It will be up to Valentino and his administration to enforce the board's student discipline policies in order to create educationally effective and efficient teaching and learning environment.
If Valentino looks for a record to guide him, of how and how well previous APS superintendents and their administrations have enforced student discipline policies, he will not find one.
APS does not keep records on student discipline problems and their effect on the learning of other students. They cannot show you actual statistics on discipline problems; neither historically nor currently.
They don't gather those statistics; they don't compile them.
They don't post them on their award winning website.
Of all of the problems teachers deal with every day, few wear them down and waste more time that students who are misbehaving, and especially those whose misbehavior is disruptive of the education of other students.
Yet, we never talk about it.
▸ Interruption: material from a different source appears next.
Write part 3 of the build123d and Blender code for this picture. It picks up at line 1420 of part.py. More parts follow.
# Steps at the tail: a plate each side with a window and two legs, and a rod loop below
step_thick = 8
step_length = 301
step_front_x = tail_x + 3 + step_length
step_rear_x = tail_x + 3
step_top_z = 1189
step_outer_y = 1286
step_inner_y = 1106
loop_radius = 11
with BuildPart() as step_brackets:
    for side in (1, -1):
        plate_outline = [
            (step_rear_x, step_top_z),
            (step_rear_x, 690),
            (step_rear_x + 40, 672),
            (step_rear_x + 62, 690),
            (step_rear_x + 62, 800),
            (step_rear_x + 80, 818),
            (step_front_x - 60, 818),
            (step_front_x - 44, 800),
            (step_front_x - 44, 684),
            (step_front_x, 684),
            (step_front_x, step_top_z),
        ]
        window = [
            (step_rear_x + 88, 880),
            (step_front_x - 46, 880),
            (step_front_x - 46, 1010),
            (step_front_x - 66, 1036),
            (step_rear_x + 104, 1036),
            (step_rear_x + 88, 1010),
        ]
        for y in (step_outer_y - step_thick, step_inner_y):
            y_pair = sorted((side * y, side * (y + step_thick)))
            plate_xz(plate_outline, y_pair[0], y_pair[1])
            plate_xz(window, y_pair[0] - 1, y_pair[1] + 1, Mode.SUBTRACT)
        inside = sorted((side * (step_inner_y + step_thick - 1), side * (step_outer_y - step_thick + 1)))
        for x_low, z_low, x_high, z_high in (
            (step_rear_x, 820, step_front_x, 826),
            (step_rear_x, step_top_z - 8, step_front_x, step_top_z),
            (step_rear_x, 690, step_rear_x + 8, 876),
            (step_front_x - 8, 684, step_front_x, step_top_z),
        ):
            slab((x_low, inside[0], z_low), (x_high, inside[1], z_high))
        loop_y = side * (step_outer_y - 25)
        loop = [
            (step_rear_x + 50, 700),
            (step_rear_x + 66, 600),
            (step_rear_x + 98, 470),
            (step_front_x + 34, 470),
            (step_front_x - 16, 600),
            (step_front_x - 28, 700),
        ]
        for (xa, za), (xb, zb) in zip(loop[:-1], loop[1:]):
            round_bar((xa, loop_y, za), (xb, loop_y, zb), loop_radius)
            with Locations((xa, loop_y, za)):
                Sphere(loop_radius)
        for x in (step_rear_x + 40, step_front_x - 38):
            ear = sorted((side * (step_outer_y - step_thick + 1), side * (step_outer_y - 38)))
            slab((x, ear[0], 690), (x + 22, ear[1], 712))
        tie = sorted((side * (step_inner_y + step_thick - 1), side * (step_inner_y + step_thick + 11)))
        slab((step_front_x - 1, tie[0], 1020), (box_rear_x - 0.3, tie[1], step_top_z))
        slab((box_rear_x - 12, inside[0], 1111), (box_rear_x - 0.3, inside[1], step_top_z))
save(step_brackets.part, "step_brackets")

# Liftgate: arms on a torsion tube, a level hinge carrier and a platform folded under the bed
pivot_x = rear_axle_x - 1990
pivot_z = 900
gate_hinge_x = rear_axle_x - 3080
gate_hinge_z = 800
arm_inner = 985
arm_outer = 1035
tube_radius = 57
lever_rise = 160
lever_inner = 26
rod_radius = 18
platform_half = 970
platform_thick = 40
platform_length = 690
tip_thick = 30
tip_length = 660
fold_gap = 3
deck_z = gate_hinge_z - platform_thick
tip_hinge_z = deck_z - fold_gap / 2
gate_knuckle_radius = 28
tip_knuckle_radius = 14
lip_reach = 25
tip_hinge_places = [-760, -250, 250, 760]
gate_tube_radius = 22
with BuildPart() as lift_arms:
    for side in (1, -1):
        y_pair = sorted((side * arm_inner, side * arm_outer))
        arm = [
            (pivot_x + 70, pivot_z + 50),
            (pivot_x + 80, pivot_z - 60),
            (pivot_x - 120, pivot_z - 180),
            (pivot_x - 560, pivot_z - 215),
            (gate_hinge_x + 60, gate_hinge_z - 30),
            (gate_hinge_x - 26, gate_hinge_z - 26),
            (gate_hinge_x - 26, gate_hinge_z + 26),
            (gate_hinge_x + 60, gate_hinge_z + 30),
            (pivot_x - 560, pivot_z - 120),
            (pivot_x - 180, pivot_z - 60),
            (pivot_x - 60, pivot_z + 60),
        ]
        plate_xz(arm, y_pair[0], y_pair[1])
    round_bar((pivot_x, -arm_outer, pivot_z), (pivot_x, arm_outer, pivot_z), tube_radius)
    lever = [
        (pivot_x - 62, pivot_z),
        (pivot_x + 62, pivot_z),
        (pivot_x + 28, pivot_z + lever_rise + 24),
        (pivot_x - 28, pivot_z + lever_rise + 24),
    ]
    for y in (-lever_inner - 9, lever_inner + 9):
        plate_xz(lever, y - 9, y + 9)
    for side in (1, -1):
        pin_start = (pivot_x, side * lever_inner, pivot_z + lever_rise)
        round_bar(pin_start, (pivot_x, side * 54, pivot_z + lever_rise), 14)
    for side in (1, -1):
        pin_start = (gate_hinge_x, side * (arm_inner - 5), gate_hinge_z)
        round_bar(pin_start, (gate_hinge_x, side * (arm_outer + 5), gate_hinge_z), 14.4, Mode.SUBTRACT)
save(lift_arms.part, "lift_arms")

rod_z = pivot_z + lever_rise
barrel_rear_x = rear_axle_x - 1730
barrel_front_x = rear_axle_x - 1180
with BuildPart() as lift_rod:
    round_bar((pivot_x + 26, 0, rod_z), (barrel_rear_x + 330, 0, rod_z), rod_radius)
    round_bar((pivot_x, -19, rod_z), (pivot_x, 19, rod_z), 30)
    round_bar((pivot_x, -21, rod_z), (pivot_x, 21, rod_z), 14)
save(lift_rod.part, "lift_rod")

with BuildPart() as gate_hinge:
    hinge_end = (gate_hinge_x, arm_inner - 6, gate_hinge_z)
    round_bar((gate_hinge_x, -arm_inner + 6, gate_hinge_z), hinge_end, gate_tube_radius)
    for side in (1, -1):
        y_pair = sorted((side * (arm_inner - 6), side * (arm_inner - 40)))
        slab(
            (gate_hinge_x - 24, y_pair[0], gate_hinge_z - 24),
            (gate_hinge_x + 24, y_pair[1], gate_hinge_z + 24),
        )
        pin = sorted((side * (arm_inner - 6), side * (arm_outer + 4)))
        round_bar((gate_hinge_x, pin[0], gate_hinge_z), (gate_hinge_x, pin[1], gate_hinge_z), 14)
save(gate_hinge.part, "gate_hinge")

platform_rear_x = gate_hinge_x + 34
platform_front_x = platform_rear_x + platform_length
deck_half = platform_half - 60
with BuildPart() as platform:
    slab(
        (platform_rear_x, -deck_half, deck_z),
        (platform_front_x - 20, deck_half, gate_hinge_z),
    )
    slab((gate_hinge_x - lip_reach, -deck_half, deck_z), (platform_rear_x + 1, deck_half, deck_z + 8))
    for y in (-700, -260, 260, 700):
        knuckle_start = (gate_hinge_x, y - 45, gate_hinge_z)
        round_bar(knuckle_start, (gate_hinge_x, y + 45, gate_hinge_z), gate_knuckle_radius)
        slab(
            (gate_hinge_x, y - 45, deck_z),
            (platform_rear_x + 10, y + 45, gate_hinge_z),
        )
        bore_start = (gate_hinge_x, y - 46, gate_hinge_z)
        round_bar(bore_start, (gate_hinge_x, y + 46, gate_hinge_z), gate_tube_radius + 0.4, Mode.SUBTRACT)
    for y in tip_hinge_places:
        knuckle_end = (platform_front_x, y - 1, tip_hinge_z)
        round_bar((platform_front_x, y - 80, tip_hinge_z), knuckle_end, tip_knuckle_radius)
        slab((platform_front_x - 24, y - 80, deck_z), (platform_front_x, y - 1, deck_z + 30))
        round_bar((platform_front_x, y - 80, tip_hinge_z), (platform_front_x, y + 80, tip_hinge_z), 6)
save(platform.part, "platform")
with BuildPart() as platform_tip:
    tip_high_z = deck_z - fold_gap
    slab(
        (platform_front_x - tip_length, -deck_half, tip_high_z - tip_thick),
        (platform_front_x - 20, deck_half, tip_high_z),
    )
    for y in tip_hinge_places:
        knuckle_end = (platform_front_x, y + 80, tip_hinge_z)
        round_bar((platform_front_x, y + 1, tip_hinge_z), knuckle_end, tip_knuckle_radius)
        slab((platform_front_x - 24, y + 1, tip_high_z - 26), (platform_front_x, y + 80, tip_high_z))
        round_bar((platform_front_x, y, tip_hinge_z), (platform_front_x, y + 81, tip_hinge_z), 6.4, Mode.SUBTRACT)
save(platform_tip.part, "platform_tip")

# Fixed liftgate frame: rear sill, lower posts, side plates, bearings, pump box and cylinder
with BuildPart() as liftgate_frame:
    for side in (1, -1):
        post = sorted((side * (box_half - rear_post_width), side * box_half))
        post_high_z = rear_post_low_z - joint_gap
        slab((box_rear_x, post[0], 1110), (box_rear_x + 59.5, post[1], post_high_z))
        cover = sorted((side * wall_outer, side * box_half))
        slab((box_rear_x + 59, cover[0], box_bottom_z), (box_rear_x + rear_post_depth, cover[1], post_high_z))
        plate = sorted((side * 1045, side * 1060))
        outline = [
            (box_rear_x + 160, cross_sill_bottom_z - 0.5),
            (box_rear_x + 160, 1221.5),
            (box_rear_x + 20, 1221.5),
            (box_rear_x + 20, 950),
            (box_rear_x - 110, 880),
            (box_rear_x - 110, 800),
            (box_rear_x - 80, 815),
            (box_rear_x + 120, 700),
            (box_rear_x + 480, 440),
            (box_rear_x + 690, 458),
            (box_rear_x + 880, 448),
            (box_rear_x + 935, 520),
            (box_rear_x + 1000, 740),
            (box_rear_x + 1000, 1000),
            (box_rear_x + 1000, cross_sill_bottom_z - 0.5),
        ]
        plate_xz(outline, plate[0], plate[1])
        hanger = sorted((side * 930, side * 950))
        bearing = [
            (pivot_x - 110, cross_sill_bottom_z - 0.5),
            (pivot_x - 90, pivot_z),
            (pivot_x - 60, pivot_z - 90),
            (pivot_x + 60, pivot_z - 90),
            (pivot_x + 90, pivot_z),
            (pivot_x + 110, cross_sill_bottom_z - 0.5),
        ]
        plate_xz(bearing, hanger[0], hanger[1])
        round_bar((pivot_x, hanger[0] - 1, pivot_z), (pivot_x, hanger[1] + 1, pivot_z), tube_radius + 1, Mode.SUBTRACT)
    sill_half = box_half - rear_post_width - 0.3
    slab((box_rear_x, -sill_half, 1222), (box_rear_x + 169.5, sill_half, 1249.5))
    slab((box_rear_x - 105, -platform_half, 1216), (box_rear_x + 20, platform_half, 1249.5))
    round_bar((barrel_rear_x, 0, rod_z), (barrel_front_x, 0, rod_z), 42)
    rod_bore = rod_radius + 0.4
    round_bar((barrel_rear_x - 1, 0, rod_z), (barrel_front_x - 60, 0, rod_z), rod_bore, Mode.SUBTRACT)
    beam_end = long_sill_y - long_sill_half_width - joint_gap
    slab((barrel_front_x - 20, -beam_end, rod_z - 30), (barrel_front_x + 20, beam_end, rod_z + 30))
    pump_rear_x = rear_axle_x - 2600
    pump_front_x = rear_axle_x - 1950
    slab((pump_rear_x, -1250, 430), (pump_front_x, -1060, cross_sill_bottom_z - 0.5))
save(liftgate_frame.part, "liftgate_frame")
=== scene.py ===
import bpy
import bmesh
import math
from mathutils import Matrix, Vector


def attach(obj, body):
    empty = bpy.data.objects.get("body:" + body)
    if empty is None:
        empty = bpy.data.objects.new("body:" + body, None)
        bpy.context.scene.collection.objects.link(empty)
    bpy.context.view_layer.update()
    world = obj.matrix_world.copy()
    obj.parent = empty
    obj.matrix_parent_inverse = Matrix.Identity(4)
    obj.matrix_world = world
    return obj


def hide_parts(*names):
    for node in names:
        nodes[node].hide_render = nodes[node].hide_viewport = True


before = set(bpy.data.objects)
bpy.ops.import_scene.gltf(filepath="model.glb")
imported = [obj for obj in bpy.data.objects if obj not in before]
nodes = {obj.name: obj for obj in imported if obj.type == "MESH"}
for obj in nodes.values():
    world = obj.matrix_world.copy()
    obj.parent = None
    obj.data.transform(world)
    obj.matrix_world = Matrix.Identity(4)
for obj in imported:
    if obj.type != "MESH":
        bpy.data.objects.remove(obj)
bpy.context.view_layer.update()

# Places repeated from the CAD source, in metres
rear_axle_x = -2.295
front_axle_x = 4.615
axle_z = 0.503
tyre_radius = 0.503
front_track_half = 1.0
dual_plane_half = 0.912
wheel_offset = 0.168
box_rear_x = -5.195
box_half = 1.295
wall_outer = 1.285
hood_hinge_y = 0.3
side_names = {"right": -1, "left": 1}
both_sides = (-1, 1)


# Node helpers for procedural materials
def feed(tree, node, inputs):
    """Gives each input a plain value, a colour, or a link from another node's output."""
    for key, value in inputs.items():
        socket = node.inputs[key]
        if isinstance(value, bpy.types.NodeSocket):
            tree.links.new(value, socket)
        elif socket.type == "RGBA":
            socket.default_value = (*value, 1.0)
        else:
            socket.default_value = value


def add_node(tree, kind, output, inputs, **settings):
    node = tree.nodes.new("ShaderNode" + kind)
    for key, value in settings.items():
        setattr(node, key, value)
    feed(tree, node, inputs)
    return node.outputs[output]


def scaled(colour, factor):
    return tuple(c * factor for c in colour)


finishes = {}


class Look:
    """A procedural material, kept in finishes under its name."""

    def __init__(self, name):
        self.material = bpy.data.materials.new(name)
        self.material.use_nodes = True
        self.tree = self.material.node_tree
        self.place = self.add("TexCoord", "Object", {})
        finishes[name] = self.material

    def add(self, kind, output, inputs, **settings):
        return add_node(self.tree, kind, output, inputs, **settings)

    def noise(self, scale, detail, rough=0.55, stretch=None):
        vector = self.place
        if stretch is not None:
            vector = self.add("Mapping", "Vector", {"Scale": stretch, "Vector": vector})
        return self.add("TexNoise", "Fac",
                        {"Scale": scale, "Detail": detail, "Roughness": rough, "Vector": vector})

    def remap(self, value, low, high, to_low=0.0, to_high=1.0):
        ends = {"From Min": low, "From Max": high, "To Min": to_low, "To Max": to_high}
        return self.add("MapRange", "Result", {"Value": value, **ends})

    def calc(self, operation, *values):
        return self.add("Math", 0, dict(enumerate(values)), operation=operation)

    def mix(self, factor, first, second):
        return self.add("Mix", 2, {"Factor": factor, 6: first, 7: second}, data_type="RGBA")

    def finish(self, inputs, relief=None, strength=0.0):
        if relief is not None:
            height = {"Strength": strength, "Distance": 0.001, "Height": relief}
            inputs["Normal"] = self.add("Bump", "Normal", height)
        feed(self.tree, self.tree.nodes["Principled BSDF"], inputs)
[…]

I once asked former APS Supt Winston Brooks, why don't we ever talk about student discipline? link He responded to the question, but not by answering it.
So why don't we ever talk about student discipline?
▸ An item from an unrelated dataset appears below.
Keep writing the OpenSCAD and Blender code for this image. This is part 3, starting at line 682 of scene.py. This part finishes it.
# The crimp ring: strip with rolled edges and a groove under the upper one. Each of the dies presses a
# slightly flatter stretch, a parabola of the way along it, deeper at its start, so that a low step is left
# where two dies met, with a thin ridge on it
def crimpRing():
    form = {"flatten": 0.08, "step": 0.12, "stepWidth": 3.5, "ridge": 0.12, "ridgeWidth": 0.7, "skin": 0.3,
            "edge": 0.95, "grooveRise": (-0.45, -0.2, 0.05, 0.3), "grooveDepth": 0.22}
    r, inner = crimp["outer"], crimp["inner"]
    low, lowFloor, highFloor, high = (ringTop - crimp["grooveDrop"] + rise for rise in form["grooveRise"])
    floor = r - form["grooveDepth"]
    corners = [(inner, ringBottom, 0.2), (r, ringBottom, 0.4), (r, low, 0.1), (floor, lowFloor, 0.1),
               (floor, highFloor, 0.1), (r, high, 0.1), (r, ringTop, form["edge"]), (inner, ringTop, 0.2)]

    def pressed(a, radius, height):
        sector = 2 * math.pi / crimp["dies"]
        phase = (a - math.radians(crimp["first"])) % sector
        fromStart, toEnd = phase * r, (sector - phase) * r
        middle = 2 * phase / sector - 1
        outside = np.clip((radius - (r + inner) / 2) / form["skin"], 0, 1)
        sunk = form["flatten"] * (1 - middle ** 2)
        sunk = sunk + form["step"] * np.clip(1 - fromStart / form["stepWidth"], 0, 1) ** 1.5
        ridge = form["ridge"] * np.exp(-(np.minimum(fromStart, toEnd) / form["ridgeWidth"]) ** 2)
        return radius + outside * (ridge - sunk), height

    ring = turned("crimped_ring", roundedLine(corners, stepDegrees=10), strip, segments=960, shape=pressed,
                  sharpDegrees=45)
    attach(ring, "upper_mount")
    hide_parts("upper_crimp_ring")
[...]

It's actually quite simple;
- Writing the (district) policies is an executive responsibility.
- Enforcing the discipline policies is an administrative responsibility.
- the responsibility for the problems falls on the shoulders of the school board, the supt, and site administrators. None of whom are inclined to be held actually and honestly accountable for maintaining order in schools.
|Journal Editor Kent Walz|
Sure, they cover individual instances of really severe discipline issues; if it bleeds it leads, but never on the culture. So why not?
Is it because the heavy hitters in the local "press" would rather cover asses than inform democracies?
If not, then what?
Why do we never talk about student discipline problems in the APS; why won't the media investigate and report - if only to report everything is just hunky-dory?